-- START Dataset content --

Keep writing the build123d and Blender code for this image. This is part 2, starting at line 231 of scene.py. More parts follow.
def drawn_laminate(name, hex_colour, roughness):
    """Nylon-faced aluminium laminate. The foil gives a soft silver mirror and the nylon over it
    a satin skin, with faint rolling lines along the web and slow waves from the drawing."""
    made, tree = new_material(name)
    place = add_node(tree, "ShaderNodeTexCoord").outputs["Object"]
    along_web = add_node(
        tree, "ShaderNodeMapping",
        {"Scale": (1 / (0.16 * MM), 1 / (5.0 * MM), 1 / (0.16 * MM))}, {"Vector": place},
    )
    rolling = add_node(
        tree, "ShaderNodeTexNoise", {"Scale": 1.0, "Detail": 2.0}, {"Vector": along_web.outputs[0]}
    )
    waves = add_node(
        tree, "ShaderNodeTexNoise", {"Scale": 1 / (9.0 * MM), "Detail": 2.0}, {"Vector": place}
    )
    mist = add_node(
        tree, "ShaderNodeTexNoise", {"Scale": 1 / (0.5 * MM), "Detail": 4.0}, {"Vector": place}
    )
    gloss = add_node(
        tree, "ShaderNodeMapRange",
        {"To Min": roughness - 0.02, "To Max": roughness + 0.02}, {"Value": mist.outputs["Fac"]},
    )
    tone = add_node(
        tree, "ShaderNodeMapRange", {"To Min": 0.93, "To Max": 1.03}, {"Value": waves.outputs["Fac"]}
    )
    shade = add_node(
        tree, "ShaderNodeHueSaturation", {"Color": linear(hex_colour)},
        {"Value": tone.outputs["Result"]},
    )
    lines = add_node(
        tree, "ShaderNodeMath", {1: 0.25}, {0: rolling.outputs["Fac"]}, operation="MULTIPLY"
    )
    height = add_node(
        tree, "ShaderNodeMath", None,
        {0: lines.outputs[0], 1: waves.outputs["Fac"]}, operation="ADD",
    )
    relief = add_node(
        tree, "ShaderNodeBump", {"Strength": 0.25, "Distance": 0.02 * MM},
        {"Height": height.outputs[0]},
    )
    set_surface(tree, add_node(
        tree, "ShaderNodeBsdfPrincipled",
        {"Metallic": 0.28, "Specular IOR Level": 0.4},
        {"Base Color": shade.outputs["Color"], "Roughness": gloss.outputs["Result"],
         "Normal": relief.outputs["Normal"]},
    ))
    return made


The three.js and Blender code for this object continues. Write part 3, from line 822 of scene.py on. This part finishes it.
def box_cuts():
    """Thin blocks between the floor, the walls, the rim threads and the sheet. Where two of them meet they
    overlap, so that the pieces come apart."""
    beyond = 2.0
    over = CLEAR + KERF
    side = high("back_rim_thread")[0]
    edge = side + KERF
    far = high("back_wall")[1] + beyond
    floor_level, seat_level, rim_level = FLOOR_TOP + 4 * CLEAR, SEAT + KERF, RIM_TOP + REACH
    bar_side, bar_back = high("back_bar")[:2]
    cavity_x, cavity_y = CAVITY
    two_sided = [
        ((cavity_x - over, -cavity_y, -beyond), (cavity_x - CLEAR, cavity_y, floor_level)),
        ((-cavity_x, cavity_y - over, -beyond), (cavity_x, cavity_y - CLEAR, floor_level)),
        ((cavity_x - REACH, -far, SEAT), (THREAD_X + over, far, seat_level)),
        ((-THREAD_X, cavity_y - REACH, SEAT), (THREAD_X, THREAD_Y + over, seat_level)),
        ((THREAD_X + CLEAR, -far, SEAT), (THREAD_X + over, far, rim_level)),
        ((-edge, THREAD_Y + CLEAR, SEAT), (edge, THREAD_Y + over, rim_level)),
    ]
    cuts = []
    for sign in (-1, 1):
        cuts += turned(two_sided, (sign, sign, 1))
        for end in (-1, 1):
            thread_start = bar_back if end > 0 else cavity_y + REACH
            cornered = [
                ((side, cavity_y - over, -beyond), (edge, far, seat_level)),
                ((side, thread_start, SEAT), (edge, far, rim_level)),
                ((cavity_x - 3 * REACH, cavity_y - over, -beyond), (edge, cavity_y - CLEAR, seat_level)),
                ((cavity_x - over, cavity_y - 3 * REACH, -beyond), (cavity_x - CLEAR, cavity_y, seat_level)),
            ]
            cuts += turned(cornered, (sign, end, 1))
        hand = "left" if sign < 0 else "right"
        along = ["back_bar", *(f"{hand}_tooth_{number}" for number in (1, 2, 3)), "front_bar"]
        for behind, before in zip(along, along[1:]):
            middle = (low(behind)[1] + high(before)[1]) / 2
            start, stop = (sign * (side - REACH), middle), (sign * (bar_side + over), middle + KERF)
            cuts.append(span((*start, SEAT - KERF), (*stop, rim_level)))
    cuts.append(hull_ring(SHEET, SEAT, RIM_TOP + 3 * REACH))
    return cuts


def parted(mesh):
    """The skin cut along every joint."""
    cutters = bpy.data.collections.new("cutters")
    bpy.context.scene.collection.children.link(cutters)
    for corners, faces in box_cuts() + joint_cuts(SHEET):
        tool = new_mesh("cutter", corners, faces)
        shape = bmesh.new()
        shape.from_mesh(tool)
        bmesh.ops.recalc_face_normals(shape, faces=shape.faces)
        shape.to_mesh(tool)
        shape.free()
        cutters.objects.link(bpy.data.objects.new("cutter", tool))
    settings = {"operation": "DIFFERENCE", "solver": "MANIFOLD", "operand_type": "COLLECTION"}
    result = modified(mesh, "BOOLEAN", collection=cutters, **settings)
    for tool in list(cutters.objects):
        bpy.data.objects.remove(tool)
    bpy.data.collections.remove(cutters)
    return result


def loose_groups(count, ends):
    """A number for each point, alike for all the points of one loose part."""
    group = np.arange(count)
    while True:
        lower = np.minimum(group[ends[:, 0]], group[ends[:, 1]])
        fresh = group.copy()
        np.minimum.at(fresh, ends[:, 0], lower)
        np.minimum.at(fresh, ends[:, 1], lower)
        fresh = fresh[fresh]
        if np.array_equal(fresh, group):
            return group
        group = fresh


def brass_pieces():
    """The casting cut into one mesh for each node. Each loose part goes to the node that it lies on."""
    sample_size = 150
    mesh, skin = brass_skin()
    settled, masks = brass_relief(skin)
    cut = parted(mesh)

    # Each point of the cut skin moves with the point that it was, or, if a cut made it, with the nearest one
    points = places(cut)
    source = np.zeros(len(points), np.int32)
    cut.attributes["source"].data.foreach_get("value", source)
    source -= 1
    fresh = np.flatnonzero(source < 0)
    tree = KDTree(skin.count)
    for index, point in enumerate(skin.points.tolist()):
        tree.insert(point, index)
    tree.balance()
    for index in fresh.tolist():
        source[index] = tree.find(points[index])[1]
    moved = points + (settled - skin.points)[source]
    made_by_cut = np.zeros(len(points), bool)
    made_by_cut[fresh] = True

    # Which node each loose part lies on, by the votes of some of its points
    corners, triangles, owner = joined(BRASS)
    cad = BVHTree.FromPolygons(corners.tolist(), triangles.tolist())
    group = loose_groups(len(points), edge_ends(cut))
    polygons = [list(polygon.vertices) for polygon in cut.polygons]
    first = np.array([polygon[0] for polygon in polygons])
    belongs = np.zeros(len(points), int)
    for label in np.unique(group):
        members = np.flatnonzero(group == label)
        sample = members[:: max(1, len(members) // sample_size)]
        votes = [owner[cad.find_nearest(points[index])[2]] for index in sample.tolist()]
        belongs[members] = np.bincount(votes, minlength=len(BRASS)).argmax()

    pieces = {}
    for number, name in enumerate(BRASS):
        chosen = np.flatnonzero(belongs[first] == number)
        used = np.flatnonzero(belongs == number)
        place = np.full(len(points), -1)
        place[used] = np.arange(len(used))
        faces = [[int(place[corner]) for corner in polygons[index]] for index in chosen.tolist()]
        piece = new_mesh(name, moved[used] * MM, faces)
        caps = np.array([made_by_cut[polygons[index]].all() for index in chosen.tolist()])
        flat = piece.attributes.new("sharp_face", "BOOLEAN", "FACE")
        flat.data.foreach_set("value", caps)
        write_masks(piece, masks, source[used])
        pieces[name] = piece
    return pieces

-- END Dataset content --

* Work instructions
Show the lines of the records that contain the word "scene".

* Problem solution
Keep writing the build123d and Blender code for this image. This is part 2, starting at line 231 of scene.py. More parts follow.
The three.js and Blender code for this object continues. Write part 3, from line 822 of scene.py on. This part finishes it.
    bpy.context.scene.collection.children.link(cutters)